O artista das formas ousadas e dos monumentos repletos de curvas nunca escondeu suas posições políticas. Oscar Niemeyer, de 104 anos, dedicou a vida a duas de suas grandes paixões: a arquitetura e o comunismo. De suas mãos saíram os traçados de projetos inovadores, como o complexo arquitetônico da Pampulha e os prédios monumentais de Brasília, mas também manifestos em defesa da democracia, cartas a amigos do antigo partidão e inúmeros artigos em que ele não hesitava em declarar: “Sou mesmo um comunista”. A sua ideologia sem disfarces era um incômodo e um motivo de constrangimento para os militares durante a ditadura. Mas o enorme prestígio internacional de Niemeyer livrou-o de prisões e de interrogatórios mais duros.
Um documento do Serviço Nacional de Informações (SNI) de 1973, cujo tema era Oscar Niemeyer, esmiuça em quatro páginas os passos do arquiteto. O ofício detalha principalmente entrevistas, encontros e suas atividades. “O presente documento de informações trata dos aspectos ideológicos das atividades de Oscar Niemeyer, não tendo sido focalizados os casos de natureza técnico-administrativa ligados a Brasília, como o plágio de Le Corbusier”, diz o documento localizado pela reportagem no Arquivo Nacional.
A acusação dos militares de que Niemeyer teria copiado trabalhos do colega suíço é apenas mencionada no ofício, que não traz detalhes sobre o caso. Mas o EM apurou que o trecho é referência a uma notícia propalada à época pelo coronel Miguel Pereira Manso Neto, que foi assessor do governo Médici. Segundo amigos de Niemeyer e de acordo com o próprio arquiteto, o militar reuniu croquis e fotos para tentar provar que Oscar plagiava Le Corbusier. Ele dizia que a Igrejinha da Asa Sul seria “uma cópia” de um templo projetado pelo suíço para a cidade indiana de Chandigarh.
Niemeyer se lembra do caso com palavras cheias de revolta. “A indignidade atinge limites inimagináveis quando o coronel Manso Neto arranja um croqui com o qual pretende provar que copio Le Corbusier. O plano prossegue e, na prefeitura, cópias são distribuídas aos ministros e pessoas importantes”, relembra Oscar Niemeyer em seu livro de memórias Curvas do tempo. O arquiteto Carlos Magalhães, amigo, ex-genro e representante do escritório de Niemeyer em Brasília, diz que a acusação de plágio difundida por militares foi um dos episódios que mais o indispuseram com a ditadura. “O que existia era uma relação de mestre e aluno. Le Corbusier era uma inspiração. Mas é claro que não houve plágio”, comenta Magalhães.

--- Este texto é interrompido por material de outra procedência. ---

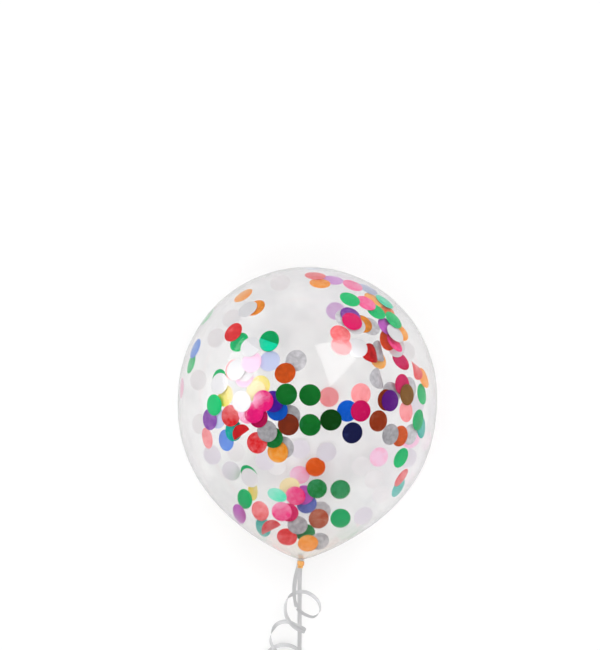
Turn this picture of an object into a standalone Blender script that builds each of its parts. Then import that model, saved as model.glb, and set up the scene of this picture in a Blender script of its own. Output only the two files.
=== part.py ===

VIGÍLIA Niemeyer prestou depoimentos à polícia durante a ditadura, mas jamais sofreu violência. Nos anos 1960, ele já era um profissional de grande renome internacional, o que garantia certa liberdade. Mas as suas posições políticas também lhe privaram de alguns trabalhos. Em 1969, os militares abriram inquérito policial para identificar “os responsáveis pelas agitações comuno-estudantis ocorridas na Universidade de Brasília em março de 1968”. O documento está no Arquivo Nacional . O nome de Niemeyer é citado várias vezes. O inquérito diz que ele era “um dos influenciadores de fora para dentro da UnB” e que Oscar e outros membros da Associação dos Arquitetos de Brasília “colaboraram, sobretudo, com a FAU (Faculdade de Arquitetura), que é órgão subversivo”.
As amizades de Niemeyer também eram monitoradas. Telegrama de Luiz Carlos Prestes enviado em abril de 1960, na época da inauguração de Brasília, foi encontrado pela polícia em 1964 e passou a ser considerado como uma prova da “atividade subversiva” do arquiteto. O bilhete está no Arquivo Nacional, anexado a um ofício que detalhava os passos de Oscar.